Have you ever hoped something would come in the mail on a certain day, but it didn’t arrive? Have you ever hoped you would receive the phone call, but you never heard from them again? Have you ever hoped the sale would go through, only to have the buyer’s financing turned down? Expecting something to happen that doesn’t is one of life’s biggest disappointments.

Those disappointments are really wishes that never materialize. Using the word hope in those contexts isn’t the way the Bible uses the word. There isn’t a sense of failed hope biblically. My favorite definition of hope is the absolute expectation of coming good. Biblical hope is a sure thing. Biblical hope doesn’t disappoint. The start of the Christian calendar, with Advent, is the perfect reminder of this.

No matter the wait, no matter the suffering, we will not be disappointed, because our hope is predicated upon the work of God. My favorite Christmas song is O, Holy Night. I love the line, “A thrill of hope, the weary world rejoices.” Into a dark world, shrouded in sin, God birthed salvation-light. The whole thing is thrilling when you stop and think about it. It is a thrilling story. Ricky Bobby was on to something when he prayed, “Dear eight-pound, six-ounce newborn infant Jesus, don’t even know a word yet, just a little infant and so cuddly, but still omnipotent.” This is the story of God saving the world.

The prime metaphor in the Bible for hope is pregnancy. Paul applies this in Romans 8 as he contrasts the current sufferings experienced in this life, with the weight of the reality to come. It’s like a baby eventually revealed, eagerly expected, finally liberated from the womb! That is always what the Bible is talking about when referring to hope. And as Paul says, “For in this hope we were saved.” (Romans 8:24)

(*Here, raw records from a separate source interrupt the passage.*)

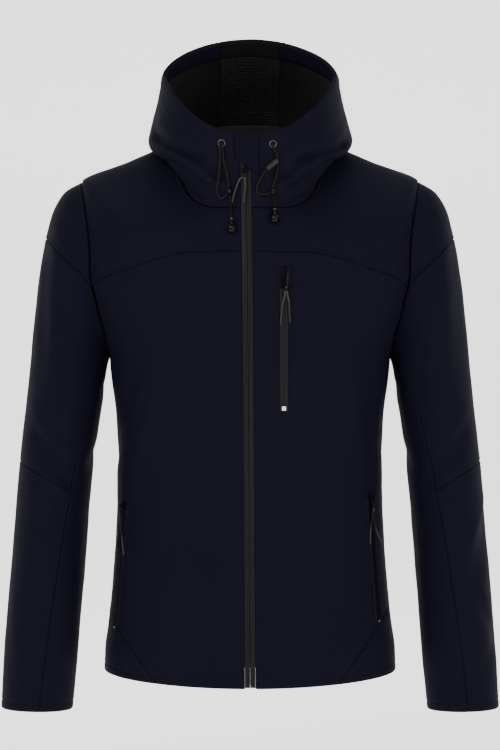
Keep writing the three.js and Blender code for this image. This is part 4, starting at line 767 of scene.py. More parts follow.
def cloth_grid(panel, step):
    """Places of a panel's grid, close together beside its seams."""
    sewn = panel["sewn"]
    at = np.linspace(0, 1, TABLE_STEPS)
    half = TABLE_STEPS // 2
    v0, u0 = np.meshgrid(at, at, indexing="ij")
    place = patch_places(panel, u0, v0)
    points = panel["form"](place[..., 0], place[..., 1])
    across = np.linalg.norm(np.diff(points, axis=1), axis=-1).cumsum(1)
    along = np.linalg.norm(np.diff(points, axis=0), axis=-1).cumsum(0)
    across = np.pad(across, ((0, 0), (1, 0))) + 1e-6 * at
    along = np.pad(along, ((1, 0), (0, 0))) + 1e-6 * at[:, None]
    marks_u = line_marks(across[:, -1], EDGE_STEPS[sewn["left"]], EDGE_STEPS[sewn["right"]], step)
    marks_v = line_marks(along[-1], EDGE_STEPS[sewn["bottom"]], EDGE_STEPS[sewn["top"]], step)
    u_table = np.stack([np.interp(marks_u[j], across[j], at) for j in range(len(at))])
    v_table = np.stack([np.interp(marks_v[i], along[:, i], at) for i in range(len(at))])
    u = np.tile(u_table[half], (marks_v.shape[1], 1))
    v = np.tile(v_table[half][:, None], (1, marks_u.shape[1]))
    for _ in range(TABLE_ROUNDS):
        u = np.stack([np.interp(v[:, i], at, u_table[:, i]) for i in range(u.shape[1])], 1)
        v = np.stack([np.interp(u[j], at, v_table[:, j]) for j in range(v.shape[0])], 0)
    return u, v


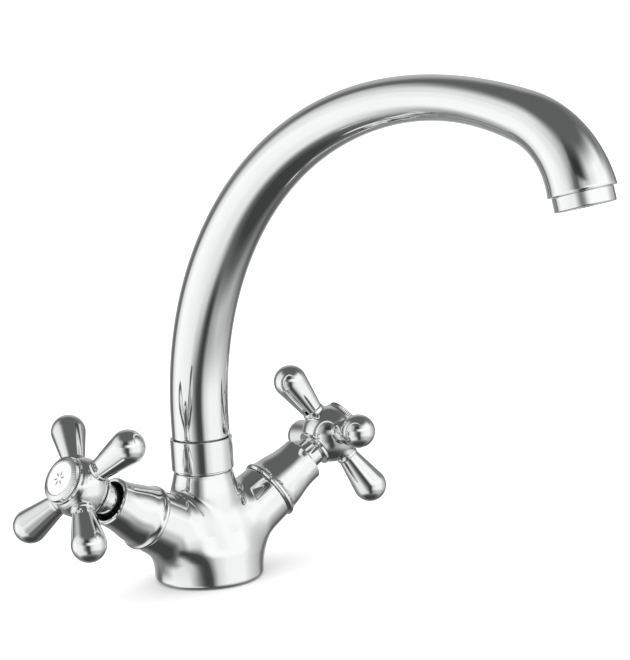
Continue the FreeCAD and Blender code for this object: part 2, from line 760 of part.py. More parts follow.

“The purpose of Advent,” says Phuc Luu, in his series Interrupted by Hope, “is to make us pregnant with hope. For many, the holiday season is not filled with joy, family, and gifts, but anxiety, stress, and despair. Advent seeks to reframe our experiences with new expectations, expectations that will not disappoint. It is the expectancy that new life will start to grow within all of us.” (Interrupted by Hope: Turning Towards Advent, The Work of the People, 2014)

Biblical hope is not an alloy of wishing, waiting, frustration and disappointment. It is the pure, absolute expectation of coming good. Do you dare hope ? Are you thrilled by hope? Are you pregnant with hope?